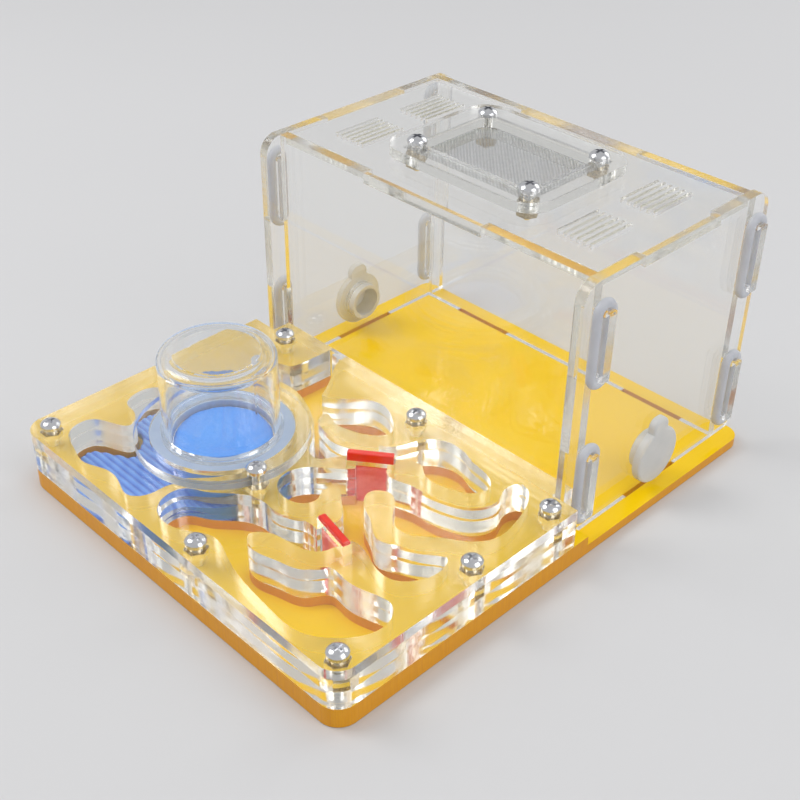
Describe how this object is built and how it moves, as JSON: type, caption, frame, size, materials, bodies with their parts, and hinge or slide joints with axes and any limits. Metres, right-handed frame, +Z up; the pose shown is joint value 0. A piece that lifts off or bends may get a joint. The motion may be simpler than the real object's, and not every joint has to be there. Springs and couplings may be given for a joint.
{
  "type": "ant habitat",
  "caption": "Acrylic ant nest of stacked clear sheets with tunnels, gates and a capped water feeder, joined to a boxed foraging area with a vented lid.",
  "frame": {"origin": "centre of the base plate's footprint, on its underside", "axes": "+X to the right of the nest, +Y from the nest's front towards the box's back, +Z up"},
  "size_m": [0.13, 0.1626, 0.0867],
  "materials": {
    "yellow_acrylic": "fluorescent yellow acrylic sheet",
    "clear_acrylic": "clear polished acrylic sheet",
    "clear_glass": "clear moulded cap",
    "red_acrylic": "red acrylic sheet",
    "blue_pad": "ribbed water pad",
    "blue_sponge": "fine blue sponge",
    "silicone": "translucent silicone",
    "chrome_steel": "bright plated screw",
    "brass_nut": "plated hex nut",
    "steel_mesh": "fine woven steel mesh"
  },
  "bodies": {
    "housing": {"base_plate": "yellow_acrylic", "tunnel_sheet_yellow": "yellow_acrylic", "spacer_sheet_clear": "clear_acrylic", "tunnel_sheet_lower": "clear_acrylic", "tunnel_sheet_upper": "clear_acrylic", "nest_cover": "clear_acrylic", "nest_screws": "chrome_steel", "nest_nuts": "brass_nut", "water_pad": "blue_pad", "water_sponge": "blue_sponge", "cap_seat_ring": "clear_acrylic", "cap_gasket": "silicone", "left_panel": "clear_acrylic", "right_panel": "clear_acrylic", "front_panel": "clear_acrylic", "back_panel": "clear_acrylic", "tab_rings": "silicone"},
    "lid": {"lid_panel": "clear_acrylic", "vent_mesh": "steel_mesh", "vent_frame": "clear_acrylic", "lid_screws": "chrome_steel", "lid_nuts": "brass_nut"},
    "feeder_cap": {"glass_cap": "clear_glass"},
    "back_gate": {"gate_back": "red_acrylic"},
    "front_gate": {"gate_front": "red_acrylic"},
    "right_plug": {"plug_right": "silicone"},
    "left_plug": {"plug_left": "silicone"}
  },
  "joints": [
    {"name": "lid_lift", "type": "slide", "parent": "housing", "child": "lid", "axis": [0, 0, 1], "range_m": [0, 0.04]},
    {"name": "cap_lift", "type": "slide", "parent": "housing", "child": "feeder_cap", "axis": [0, 0, 1], "range_m": [0, 0.02]},
    {"name": "back_gate_lift", "type": "slide", "parent": "housing", "child": "back_gate", "axis": [0, 0, 1], "range_m": [0, 0.013]},
    {"name": "front_gate_lift", "type": "slide", "parent": "housing", "child": "front_gate", "axis": [0, 0, 1], "range_m": [0, 0.013]},
    {"name": "right_plug_pull", "type": "slide", "parent": "housing", "child": "right_plug", "axis": [1, 0, 0], "range_m": [0, 0.015]},
    {"name": "left_plug_pull", "type": "slide", "parent": "housing", "child": "left_plug", "axis": [-1, 0, 0], "range_m": [0, 0.015]}
  ]
}
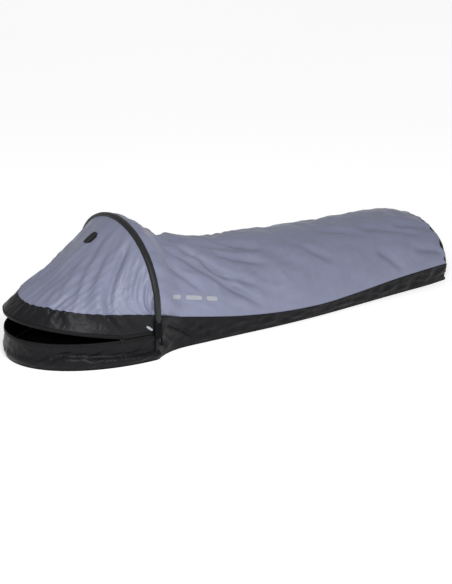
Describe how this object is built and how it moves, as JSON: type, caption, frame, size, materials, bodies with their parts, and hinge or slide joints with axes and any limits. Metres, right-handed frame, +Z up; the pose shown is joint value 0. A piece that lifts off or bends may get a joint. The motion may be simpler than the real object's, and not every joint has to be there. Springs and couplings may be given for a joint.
{
  "type": "bivy sack",
  "caption": "Low one-person bivy sack with a black tub floor, grey canopy and a hood held up over the head by one bent pole in a sleeve, with a zipped mouth.",
  "frame": {"origin": "on the ground at the ground_face mount, on the middle line and 28 mm towards the foot from the middle of the length", "axes": "+Z up, +X towards the foot end, -Y the right side of a sleeper on their back"},
  "size_m": [2.0252, 0.6494, 0.504],
  "materials": {
    "tub_fabric": "black coated ripstop, slight sheen",
    "canopy_fabric": "grey-lavender waterproof ripstop, soft sheen",
    "band_fabric": "black coated ripstop, slight sheen",
    "sleeve_fabric": "charcoal woven nylon",
    "webbing": "black woven webbing",
    "zip_tape": "black woven zip tape",
    "zip_coil": "moulded nylon coil",
    "zip_metal": "black painted die casting",
    "pole_plastic": "acetal tube",
    "tip_plastic": "moulded nylon",
    "ferrule_metal": "drawn aluminium",
    "cord_elastic": "braided shock cord",
    "seam_tape": "clear bonded film"
  },
  "bodies": {
    "sack": {"floor_panel": "tub_fabric", "head_wall": "tub_fabric", "foot_end_panel": "tub_fabric", "canopy_rear": "canopy_fabric", "canopy_front": "canopy_fabric", "lower_zip_tape": "zip_tape", "lower_zip_coil": "zip_coil", "zip_end_stop_right": "zip_tape", "tub_wall_right": "tub_fabric", "seam_tape_right": "seam_tape", "pole_anchor_right": "webbing", "zip_end_stop_left": "zip_tape", "tub_wall_left": "tub_fabric", "seam_tape_left": "seam_tape", "pole_anchor_left": "webbing"},
    "hoop": {"pole_sleeve": "sleeve_fabric", "pole_section_right": "pole_plastic", "pole_section_top": "pole_plastic", "pole_section_left": "pole_plastic", "shock_cord": "cord_elastic", "hood_panel": "canopy_fabric", "closed_zip_right": "zip_tape", "hood_band_end_right": "band_fabric", "pole_ferrule_right": "ferrule_metal", "pole_tip_right": "tip_plastic", "pole_pocket_right": "webbing", "closed_zip_left": "zip_tape", "hood_band_end_left": "band_fabric", "pole_ferrule_left": "ferrule_metal", "pole_tip_left": "tip_plastic", "pole_pocket_left": "webbing"},
    "hood_rim": {"upper_zip_tape": "zip_tape", "upper_zip_coil": "zip_coil", "hood_band": "band_fabric"},
    "slider": {"zip_slider": "zip_metal"},
    "pull": {"zip_pull": "zip_metal"},
    "loop_right": {"stake_loop_right": "webbing"},
    "loop_left": {"stake_loop_left": "webbing"}
  },
  "joints": [
    {"name": "hoop_fold", "type": "hinge", "parent": "sack", "child": "hoop", "pos_m": [-0.562, 0, 0.109], "axis": [0, 1, 0], "range_deg": [0, 15], "deforming": ["canopy_front"]},
    {"name": "hood_lift", "type": "hinge", "parent": "hoop", "child": "hood_rim", "pos_m": [-0.7, 0, 0.112], "axis": [0, 1, 0], "range_deg": [-11, 45], "deforming": ["hood_panel", "closed_zip_right", "hood_band_end_right", "closed_zip_left", "hood_band_end_left"]},
    {"name": "zip_slide", "type": "slide", "parent": "sack", "child": "slider", "axis": [0.979, -0.2041, 0], "range_m": [0, 0.045]},
    {"name": "pull_swing", "type": "hinge", "parent": "slider", "child": "pull", "pos_m": [-0.71141, -0.29772, 0.1145], "axis": [-0.979, 0.2041, 0], "range_deg": [0, 110]},
    {"name": "loop_swing_right", "type": "hinge", "parent": "hoop", "child": "loop_right", "pos_m": [-0.549, -0.318, 0.0945], "axis": [0, -1, 0], "range_deg": [0, 110]},
    {"name": "loop_swing_left", "type": "hinge", "parent": "hoop", "child": "loop_left", "pos_m": [-0.549, 0.318, 0.0945], "axis": [0, -1, 0], "range_deg": [0, 110]}
  ]
}
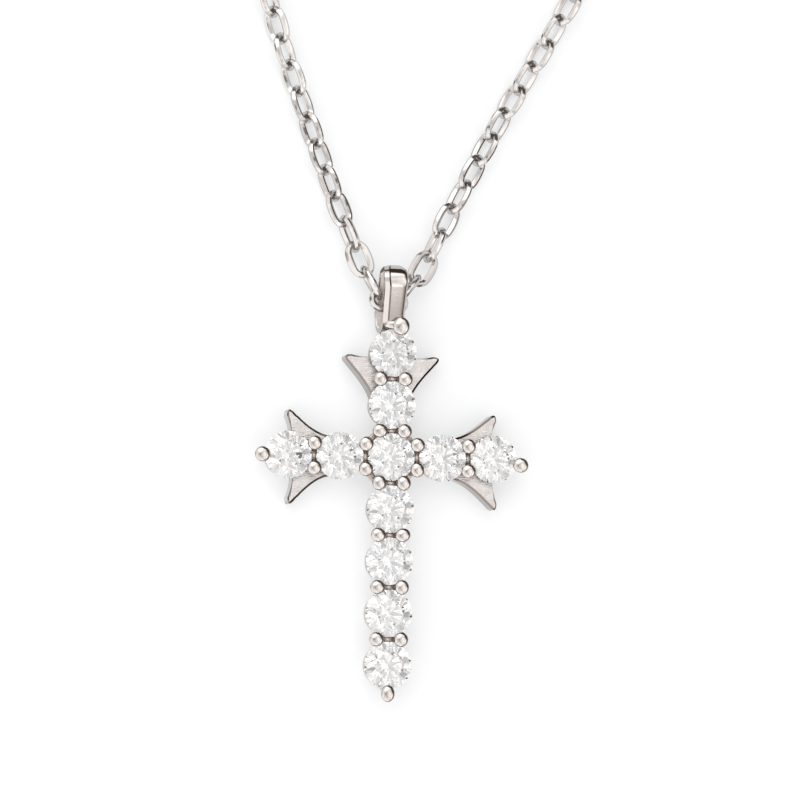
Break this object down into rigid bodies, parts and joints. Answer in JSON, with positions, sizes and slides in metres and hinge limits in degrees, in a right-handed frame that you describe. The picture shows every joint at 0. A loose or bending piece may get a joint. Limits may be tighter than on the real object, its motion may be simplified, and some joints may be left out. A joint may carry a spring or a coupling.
{
  "type": "cross pendant necklace",
  "caption": "Cross pendant of round clear stones in ball prongs with pointed horns at three arms and a tapered bail, lying on its back with its fine cable chain laid out around it.",
  "frame": {"origin": "on the flat back of the cross, under the centre stone, on the surface that the pendant lies on", "axes": "+X along the side arms to the right of someone who looks at the front, +Y up the shaft to the bail, +Z out of the front, away from the surface"},
  "size_m": [0.0938, 0.1908, 0.0028],
  "materials": {
    "silver": "polished silver",
    "chain_silver": "polished silver, fine links",
    "clear_stone": "clear cut stone, polished facets"
  },
  "bodies": {
    "root": {"cross_setting": "silver", "stone_centre": "clear_stone", "stone_up_1": "clear_stone", "stone_up_2": "clear_stone", "stone_down_1": "clear_stone", "stone_down_2": "clear_stone", "stone_down_3": "clear_stone", "stone_down_4": "clear_stone", "stone_left_1": "clear_stone", "stone_left_2": "clear_stone", "stone_right_1": "clear_stone", "stone_right_2": "clear_stone", "chain_left": "chain_silver", "chain_right": "chain_silver", "chain_back_left": "chain_silver", "chain_back_right": "chain_silver", "clasp": "silver", "jump_ring": "silver"}
  },
  "joints": []
}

EXERCISE OBJECTIVE:
Copy every line of the records above that holds the word "hinge".

WRITTEN REPLY:
Describe how this object is built and how it moves, as JSON: type, caption, frame, size, materials, bodies with their parts, and hinge or slide joints with axes and any limits. Metres, right-handed frame, +Z up; the pose shown is joint value 0. A piece that lifts off or bends may get a joint. The motion may be simpler than the real object's, and not every joint has to be there. Springs and couplings may be given for a joint.
Describe how this object is built and how it moves, as JSON: type, caption, frame, size, materials, bodies with their parts, and hinge or slide joints with axes and any limits. Metres, right-handed frame, +Z up; the pose shown is joint value 0. A piece that lifts off or bends may get a joint. The motion may be simpler than the real object's, and not every joint has to be there. Springs and couplings may be given for a joint.
    {"name": "hoop_fold", "type": "hinge", "parent": "sack", "child": "hoop", "pos_m": [-0.562, 0, 0.109], "axis": [0, 1, 0], "range_deg": [0, 15], "deforming": ["canopy_front"]},
    {"name": "hood_lift", "type": "hinge", "parent": "hoop", "child": "hood_rim", "pos_m": [-0.7, 0, 0.112], "axis": [0, 1, 0], "range_deg": [-11, 45], "deforming": ["hood_panel", "closed_zip_right", "hood_band_end_right", "closed_zip_left", "hood_band_end_left"]},
    {"name": "pull_swing", "type": "hinge", "parent": "slider", "child": "pull", "pos_m": [-0.71141, -0.29772, 0.1145], "axis": [-0.979, 0.2041, 0], "range_deg": [0, 110]},
    {"name": "loop_swing_right", "type": "hinge", "parent": "hoop", "child": "loop_right", "pos_m": [-0.549, -0.318, 0.0945], "axis": [0, -1, 0], "range_deg": [0, 110]},
    {"name": "loop_swing_left", "type": "hinge", "parent": "hoop", "child": "loop_left", "pos_m": [-0.549, 0.318, 0.0945], "axis": [0, -1, 0], "range_deg": [0, 110]}
Break this object down into rigid bodies, parts and joints. Answer in JSON, with positions, sizes and slides in metres and hinge limits in degrees, in a right-handed frame that you describe. The picture shows every joint at 0. A loose or bending piece may get a joint. Limits may be tighter than on the real object, its motion may be simplified, and some joints may be left out. A joint may carry a spring or a coupling.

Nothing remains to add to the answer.